Tuesday, 17 May 2011

Moving back to America.

Tuesday May 17th 2011



Moving back to America

 



“WHEN clients are considering opening another manufacturing plant in China, I’ve started to tell them to consider alternative locations,” says Hal Sirkin of the Boston Consulting Group (BCG). “Have they thought about Made in USA?”


When clients are American firms looking to build factories to serve American customers, Mr Sirkin is increasingly likely to suggest they stay at home, not for patriotic reasons but because the economics of globalisation are changing fast.


Labour arbitrage—taking advantage of lower wages abroad, especially in poor countries in outsourcing — has never been the only force pushing multinationals to locate offshore, but it has certainly played a big part. Now, however, as emerging economies boom, wages there are rising. Pay for factory workers in China; for example, soared by 69% between 2005 and 2010. So the gains from labour arbitrage are starting to shrink, in some cases to the point of irrelevance, according to a new study by BCG.


“Sometime around 2015, manufacturers will be indifferent between locating in America or China for production for consumption in America,” says Mr Sirkin. That calculation assumes that wage growth will continue at around 17% a year in China but remain relatively slow in America, and that productivity growth will continue on current trends in both countries.
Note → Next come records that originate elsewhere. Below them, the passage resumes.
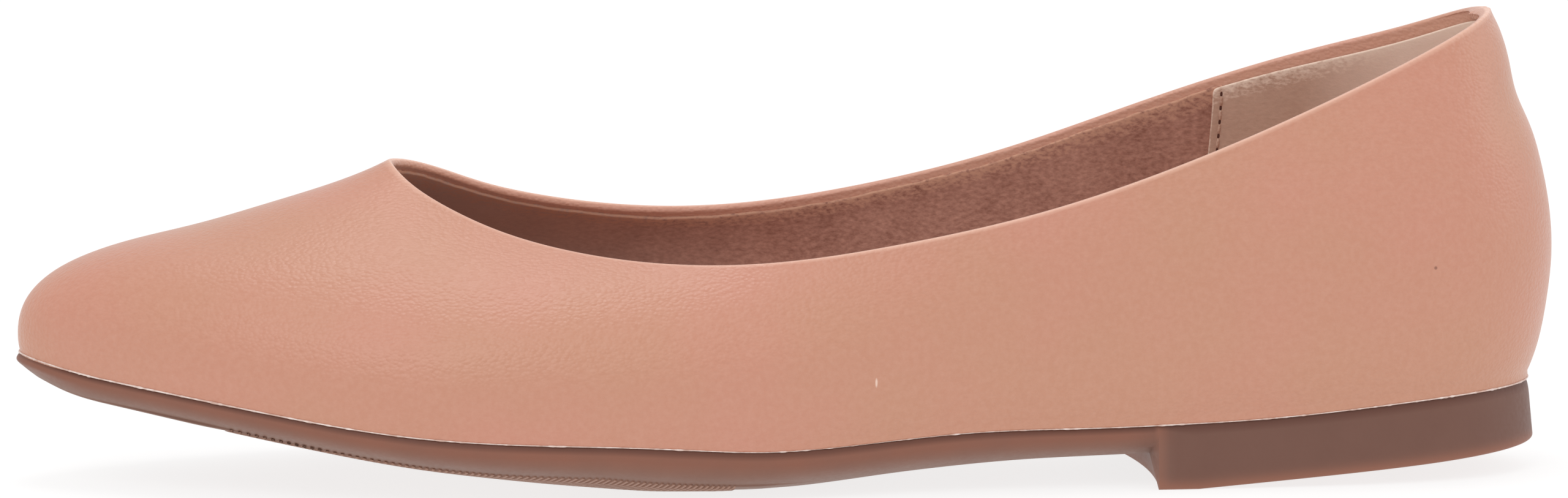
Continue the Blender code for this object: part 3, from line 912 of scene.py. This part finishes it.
# Columns: waves round the shoe, share of EDGE_WAVE, start.
EDGE_WAVES = ((23, 1.0, 0.0), (61, 0.7, 1.0), (137, 0.5, 2.0))
UNDER_GRIP = 0.0020
UNDER_GRIP_EASE = (0.012, 0.006)
GRIP_SHARE = 0.2084
SUEDE = 0.00065
LINING_PROUD = 0.0001
LINING_END = 0.0025
LINING_ROWS = 32
EDGE_ROWS = 6


# %% The rings of the lining
def cut_edge(turn):
    """Depth of the cut edge below the collar: a constant with three small waves round the shoe. It
    drops behind the heel grip, which covers it there."""
    wave = sum(part * np.sin(count * turn + start) for count, part, start in EDGE_WAVES)
    low, high = (GRIP_SHARE - ease for ease in UNDER_GRIP_EASE)
    under_grip = 1 - smoothstep(low, high, share_of(turn))
    return EDGE_DOWN + EDGE_WAVE * wave + UNDER_GRIP * under_grip


def layer_rings(turn, top, bottom, outer, thick, rows):
    """A shell inside the upper: its back at depth outer, its face thick further in, and a half
    round edge at the top. All depths are measured from the skin."""
    part = np.linspace(0, 1, rows)[None, :]
    half = (thick / 2 + 0 * turn)[..., None]
    down = top + thick / 2 + (bottom - top - thick / 2) * part
    rise = rise_down(turn + 0 * down, down)
    surface = skin(turn, rise)
    normal = skin_normal(turn, rise)
    face = surface - (outer + 2 * half) * normal
    back = surface - outer * normal
    angle = np.linspace(0, np.pi, EDGE_ROWS + 2)[None, 1:-1, None]
    up = unit(surface[:, :1] - surface[:, 1:2])
    middle = surface[:, :1] - (outer + half) * normal[:, :1]
    edge = middle + half * (np.cos(angle) * normal[:, :1] + np.sin(angle) * up)
    return np.concatenate([back[:, ::-1], edge, face], axis=1)[:, ::-1]


lining_bottom = rib_length(TURNS) - LINING_END
lining_rings = layer_rings(
    TURNS, cut_edge(TURNS), lining_bottom, WALL - SUEDE + LINING_PROUD, SUEDE, LINING_ROWS)
lining = loft("microsuede_lining", lining_rings, True)
print("lining:", len(lining.data.polygons), "faces")

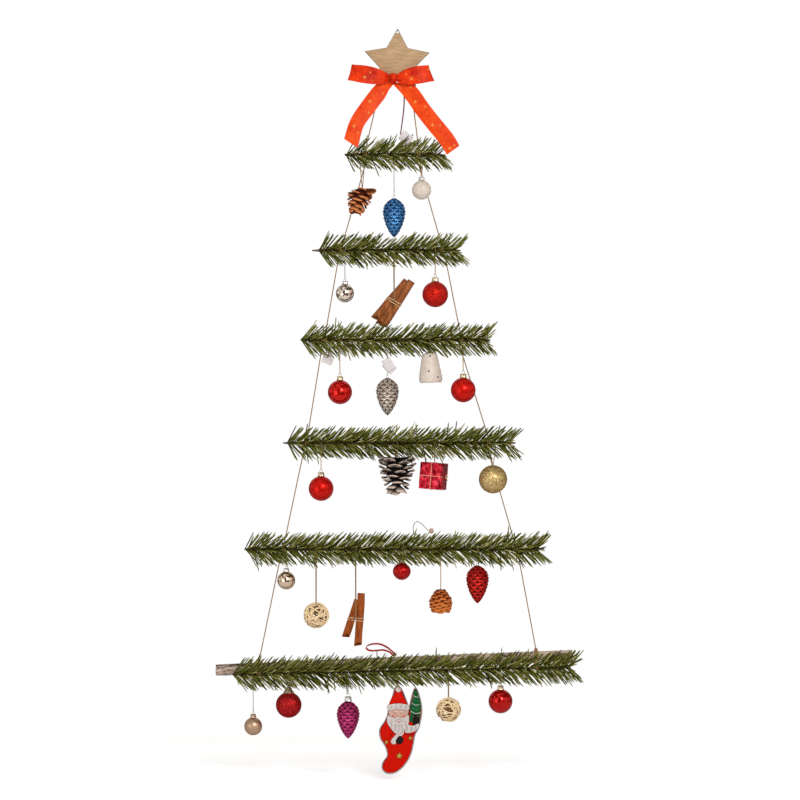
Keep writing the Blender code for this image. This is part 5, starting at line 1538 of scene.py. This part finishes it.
def make_rattan(item):
    """A ball wound of thin rattan strands, the first of them deeper and darker with painted shade for the
    inside of the ball.
    """
    rng = random.Random(SEED + int(item["reach"] * 10000))
    radius = item["width"] / 2
    limit = radius - RATTAN_STRAND
    shape = Shape()
    for number in range(RATTAN_COUNT):
        inner = number < RATTAN_INNER
        axis = Vector((rng.gauss(0, 1), rng.gauss(0, 1), rng.gauss(0, 1))).normalized()
        away = radius * rng.uniform(-0.62, 0.62)
        shell = limit * (rng.uniform(0.70, 0.82) if inner else rng.uniform(0.90, 1.0))
        size = math.sqrt(max(shell ** 2 - away ** 2, (0.5 * radius) ** 2))
        first = axis.orthogonal().normalized()
        second = axis.cross(first)
        phase = rng.uniform(0, 6.28)
        points = []
        for turn in turns(40):
            wave = axis * (math.sin(3 * turn + phase) * 0.07 * radius)
            point = axis * away + (first * math.cos(turn) + second * math.sin(turn)) * size + wave
            points.append(Vector((0, 0, -radius)) + point.normalized() * min(point.length, limit))
        # Deeper strands are darker: painted shade inside the ball; the outer ones differ in tone at random.
        shade = rng.uniform(0.0, 0.2) if inner else rng.uniform(0.55, 1.0)
        shape.add(*rod(points, RATTAN_STRAND, 6, True, 0.8), shade)
    return [("weave", shape, "rattan_weave", "rattan", None)], -1.0 * MM


BELL_WALL = 1.5 * MM
BELL_DOTS = ((0.05, 0.13), (-0.16, 0.62), (0.66, 0.82), (2.4, 0.30), (3.3, 0.7))
DOT_PROFILE = ((0, 0.8), (0.8, 0.7), (1.35, 0.3), (1.3, -0.5), (0, -0.6))


def make_bell(item):
    """A thin white bell with small dark dots, open below."""
    half, length = item["width"] / 2, item["length"]
    outer = []
    for step in range(1, 27):
        down = (step / 26) ** 1.15
        fall = (down - 0.1) / 0.9
        if fall < 0:
            radius = 0.64 * math.sin(math.pi / 2 * (down / 0.1) ** 0.5)
        else:
            radius = 0.64 + 0.34 * fall + 0.05 * math.sin(math.pi * fall) * fall
        radius -= 0.15 * max(0.0, (down - 0.86) / 0.14) ** 2.4
        outer.append((half * radius, -length * down))
    inner = [(radius - BELL_WALL, min(height, -BELL_WALL))
             for radius, height in outer if radius > 2.2 * BELL_WALL]
    bell = Shape(*lathe([(0, 0)] + outer + inner[::-1] + [(0, inner[0][1])], 56))
    marks = Shape()
    dot = [(radius * MM, height * MM) for radius, height in DOT_PROFILE]
    for turn, down in BELL_DOTS:
        radius, height = min(outer, key=lambda place: abs(place[1] + down * length))
        out = Vector((math.sin(turn), -math.cos(turn), 0))
        spin = out.to_track_quat("Z", "Y").to_matrix().to_4x4()
        place = Matrix.Translation(out * radius + Vector((0, 0, height)))
        marks.join(Shape(*lathe(dot, 12)).move(place @ spin))
    knob = Shape(*rod(circle_points((0, 0, 1.6 * MM), 1.9 * MM, "Y", 18), 0.6 * MM, 8, True))
    return [("shell", bell, "bell", "bell", 50), ("dots", marks, "bell_dot", "bell", None),
            ("knob", knob, "bell", "bell", None)], 2.4 * MM


GIFT_DEPTH = 30 * MM
GIFT_YAW = math.radians(-17)
BAND_PROUD = 0.35 * MM


def foil_box(size):
    """A box with soft edges and crumpled sides."""
    made = bmesh.new()
    bmesh.ops.create_cube(made, size=1)
    bmesh.ops.subdivide_edges(made, edges=made.edges[:], cuts=17, use_grid_fill=True)
    made.verts.index_update()
    verts = []
    for vert in made.verts:
        place = Vector([vert.co[axis] * size[axis] for axis in range(3)])
        edge = sorted(abs(share) for share in vert.co)[1]
        soft = max(0.0, (edge - 0.42) / 0.08)
        crease = noise.noise(place * 190) * 0.55 * MM
        crease += noise.noise(place * 480 + Vector((3, 1, 2))) * 0.3 * MM
        verts.append(place * (1 - 0.022 * soft * soft) + place.normalized() * (crease - 0.35 * MM))
    foil = Shape(verts, [tuple(vert.index for vert in face.verts) for face in made.faces])
    made.free()
    return foil


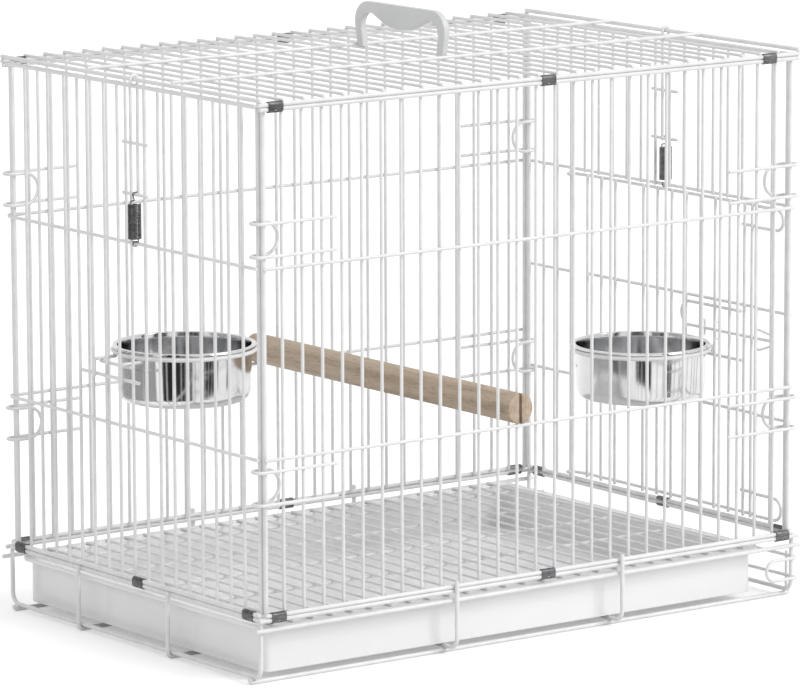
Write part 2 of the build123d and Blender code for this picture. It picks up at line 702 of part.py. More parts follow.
def handle_solid():
    outside, inside, foot = handle()
    floor = Line((HANDLE_FOOT_Y - HANDLE_FOOT_WIDE, foot), (HANDLE_FOOT_Y, foot))
    middle = Line((0, HANDLE_GRIP_LOW), (0, HANDLE_TOP - 0.4))
    right = make_face([outside, inside, floor, middle])
    plane = Plane(origin=(0, 0, 0), x_dir=(0, 1, 0), z_dir=(1, 0, 0))
    half = extrude(plane * right, amount=HANDLE_THICK / 2, both=True)
    jaw = Plane.YZ * Pos(TOP_CROSS_Y - 1.2, TOP_WIRE_Z + 2.6) * Rectangle(*HANDLE_JAW)
    half += extrude(jaw, amount=HANDLE_THICK / 2, both=True)
    whole = half + mirror(half, about=Plane.XZ)
    return group("handle", [whole.solid()])


def make_all():
    nodes = [base_frame(), base_end_frames(), tray_cross_wires(), tray_runner_wires()]
    nodes += [tray(), floor_grate(), tray_gate()]
    nodes += [side_panel("front_panel", -1), side_panel("back_panel", 1), top_panel()]
    nodes += [left_end_panel(), right_end_panel()]
    nodes += [corner_hooks("front_corner_hooks", -1), corner_hooks("back_corner_hooks", 1)]
    nodes += [clip_group("top_front_clips", SIDE_CLIPS_HIGH, TOP_SEAM_Z, True, -1),
              clip_group("top_back_clips", SIDE_CLIPS_HIGH, TOP_SEAM_Z, True, 1),
              clip_group("bottom_front_clips", SIDE_CLIPS_LOW, SEAM_Z, True, -1),
              clip_group("bottom_back_clips", SIDE_CLIPS_LOW, SEAM_Z, True, 1),
              clip_group("bottom_left_clips", END_CLIPS, SEAM_Z, False, -1),
              clip_group("bottom_right_clips", END_CLIPS, SEAM_Z, False, 1)]
    nodes += [latch("left_latch", -1), latch_spring("left_latch_spring", -1)]
    nodes += [latch("right_latch", 1), latch_spring("right_latch_spring", 1)]
    nodes += [side_door(), door_bolt(), door_bolt_guides(), door_bolt_keeper()]
    nodes += [bowl("food_bowl", FOOD_CENTRE, FOOD_RING_Z), bowl("water_bowl", WATER_CENTRE, WATER_RING_Z)]
    nodes += [bowl_holder("food_bowl_holder", FOOD_CENTRE, FOOD_RING_Z, -1, END_X, PITCH, (-11.0, 62.0), 13.8),
              bowl_holder("water_bowl_holder", WATER_CENTRE, WATER_RING_Z, 1, DOOR_BAR_X, PITCH / 2,
                          (-97.5, -23.5), 9.8)]
    nodes += [perch(), handle_solid()]
    return nodes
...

It also assumes a modest appreciation of the yuan against the dollar.


The year 2015 is not far off. So firms planning today for production tomorrow are increasingly looking close to home. BCG lists several examples of companies that have already brought plants and jobs back to America. Caterpillar, a maker of vehicles, is shifting some of its excavator production from abroad to Texas. Sauder, an American furniture-maker, is moving production back home from low-wage countries. NCR has returned production of cash machines to Georgia (the American state, not the country that is occasionally invaded by Russia). Wham-O last year restored half of its Frisbee and Hula Hoop production to America from China and Mexico.


BCG predicts a “manufacturing renaissance” in America. Rather than a many plants coming home, “higher wages in China may cause some firms that were going to move back in the US to keep their options open by continuing to operate a plant in America,” says Gary Pisano of Harvard Business School. The announcement on May 10th by General Motors (GM) that it will invest $2 billion to add up to 4,000 jobs at 17 American plants supports Mr Pisano’s point. GM is probably not creating many new jobs but keeping in America jobs that it might otherwise have exported.


Even if wages in China explode, some multinationals will find it hard to bring many jobs back to America, argues Mr Pisano. In some areas, such as consumer electronics, America no longer has the necessary supplier base or infrastructure. Firms did not realise when they shifted operations to low-wage countries that some moves “would be almost irreversible”, says Mr Pisano.


Many multinationals will continue to build most of their new factories in emerging markets, not to export stuff back home but because that is where demand is growing fastest. The best example of which is Apple, with a deal with Foxxconn, has decided to bring its production of iPhone and iPad not back to the US but closer to it. Brazil was chosen for offering reasonable labor costs and logistic facilities. And companies from other rich countries will probably continue to enjoy the opportunity for labour arbitrage for longer than American ones, says Mr Sirkin. Their labour costs are higher than America’s and will remain so unless the euro falls sharply against the yuan.


A growing number of multinationals, especially from rich countries, are starting to see the benefits of keeping more of their operations close to home. For many products, labour is a small and diminishing fraction of total costs. And long, complex supply chains turn out to be riskier than many firms realised. When oil prices soar, transport grows more expensive. When an epidemic such as SARS hits Asia or when an earthquake hits Japan, supply chains are disrupted. “There has been a definite shortening of supply chains, especially of those that had 30 or 40 processing steps,” says Mr Ghemawat.


Firms are also trying to reduce their inventory costs. Importing from China to the United States may require a company to hold 100 days of inventory. That problem can be reduced if the goods are made nearer home (though that could be in Mexico rather than in America).


Companies are thinking in more sophisticated ways about their supply chains. Bosses no longer assume that they should always make things in the country with the lowest wages.


Increasingly, it makes sense to make things in a variety of places, including America.